■ **Exercise objective**:
Extract the entries in their exact form.
* Begin Data provided *
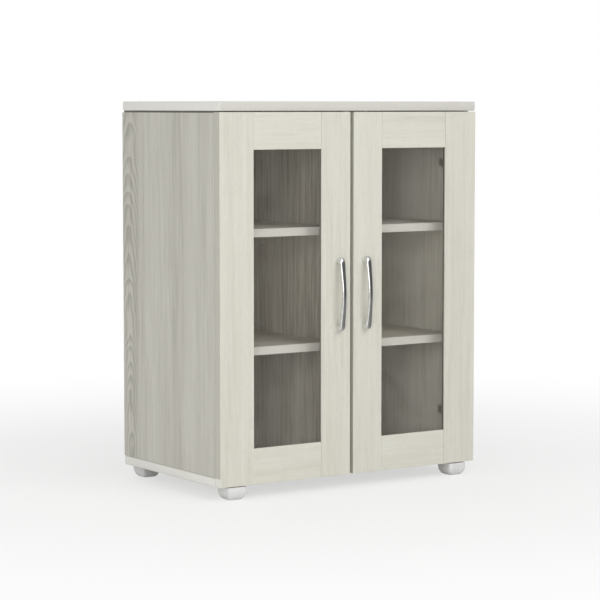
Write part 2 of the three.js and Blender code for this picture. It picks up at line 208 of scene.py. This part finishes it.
# Noises over the grain, as (scale, detail, roughness, distortion).
GRAIN_NOISES = {
    "broad": (17.0, 2.0, 0.5, 0.0),
    "streaks": (120.0, 4.0, 0.62, 0.3),
    "fibres": (820.0, 3.0, 0.6, 0.0),
    "dashes": (1500.0, 2.0, 0.55, 0.0),
}
PATCH_NOISE = (5.0, 2.0)  # scale and detail of a noise that isn't stretched
TONE_SHARES = {"broad": 0.55, "streaks": 0.90, "fibres": 0.35, "patches": 0.20}
PORES = {"from": 0.600, "to": 0.680, "share": 0.22, "rough": 0.10}
SWAY = 12.0 * MM  # how far the broad streaks wander along a board
RING = 3.2 * MM  # the space between two rings of the cathedral figure
RING_LEAN = {"slope": 0.072, "start": 0.030, "wander": 0.016}  # how the rings' axis leaves the board
ARCH_WIDE = 45.0 * MM  # on each side of the heart
ARCH_TONE = -0.50
FLECK_SHARE = 0.25  # of the streaks that show on an edge band
WOOD_ROUGH = (0.50, 0.62)
WOOD_RELIEF = 0.12 * MM
WOOD_SPECULAR = 0.38

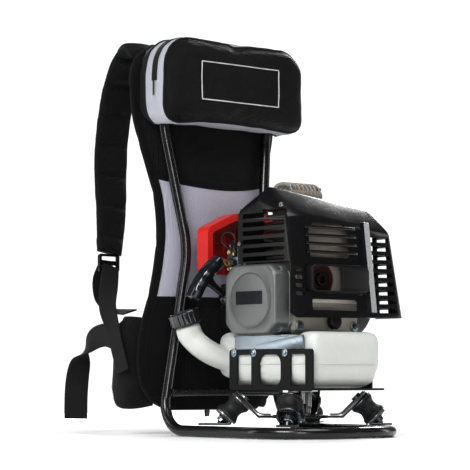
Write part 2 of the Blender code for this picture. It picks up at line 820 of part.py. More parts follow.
* End Data provided *
■ **Finished answer**:
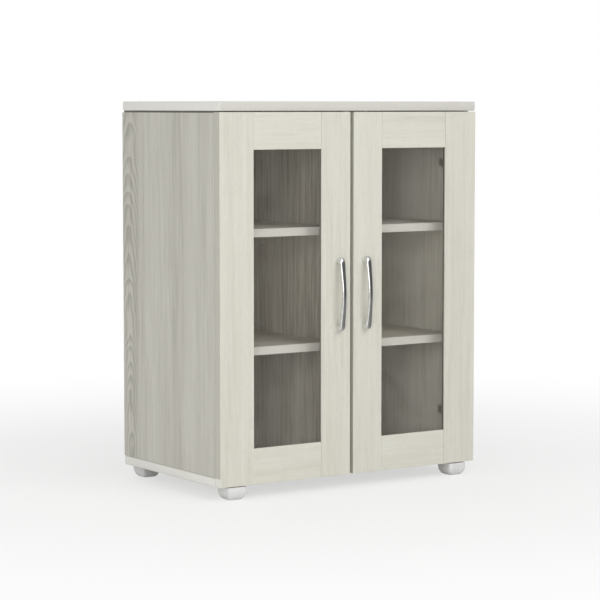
Write part 2 of the three.js and Blender code for this picture. It picks up at line 208 of scene.py. This part finishes it.
# Noises over the grain, as (scale, detail, roughness, distortion).
GRAIN_NOISES = {
    "broad": (17.0, 2.0, 0.5, 0.0),
    "streaks": (120.0, 4.0, 0.62, 0.3),
    "fibres": (820.0, 3.0, 0.6, 0.0),
    "dashes": (1500.0, 2.0, 0.55, 0.0),
}
PATCH_NOISE = (5.0, 2.0)  # scale and detail of a noise that isn't stretched
TONE_SHARES = {"broad": 0.55, "streaks": 0.90, "fibres": 0.35, "patches": 0.20}
PORES = {"from": 0.600, "to": 0.680, "share": 0.22, "rough": 0.10}
SWAY = 12.0 * MM  # how far the broad streaks wander along a board
RING = 3.2 * MM  # the space between two rings of the cathedral figure
RING_LEAN = {"slope": 0.072, "start": 0.030, "wander": 0.016}  # how the rings' axis leaves the board
ARCH_WIDE = 45.0 * MM  # on each side of the heart
ARCH_TONE = -0.50
FLECK_SHARE = 0.25  # of the streaks that show on an edge band
WOOD_ROUGH = (0.50, 0.62)
WOOD_RELIEF = 0.12 * MM
WOOD_SPECULAR = 0.38

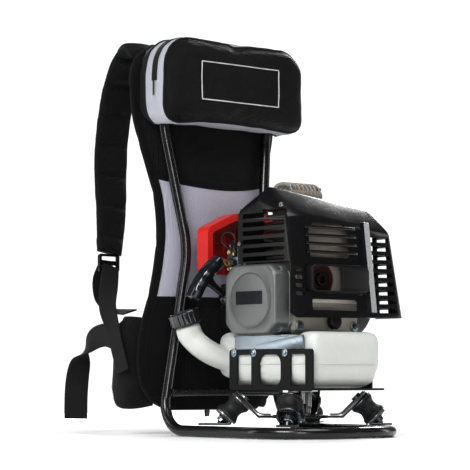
Write part 2 of the Blender code for this picture. It picks up at line 820 of part.py. More parts follow.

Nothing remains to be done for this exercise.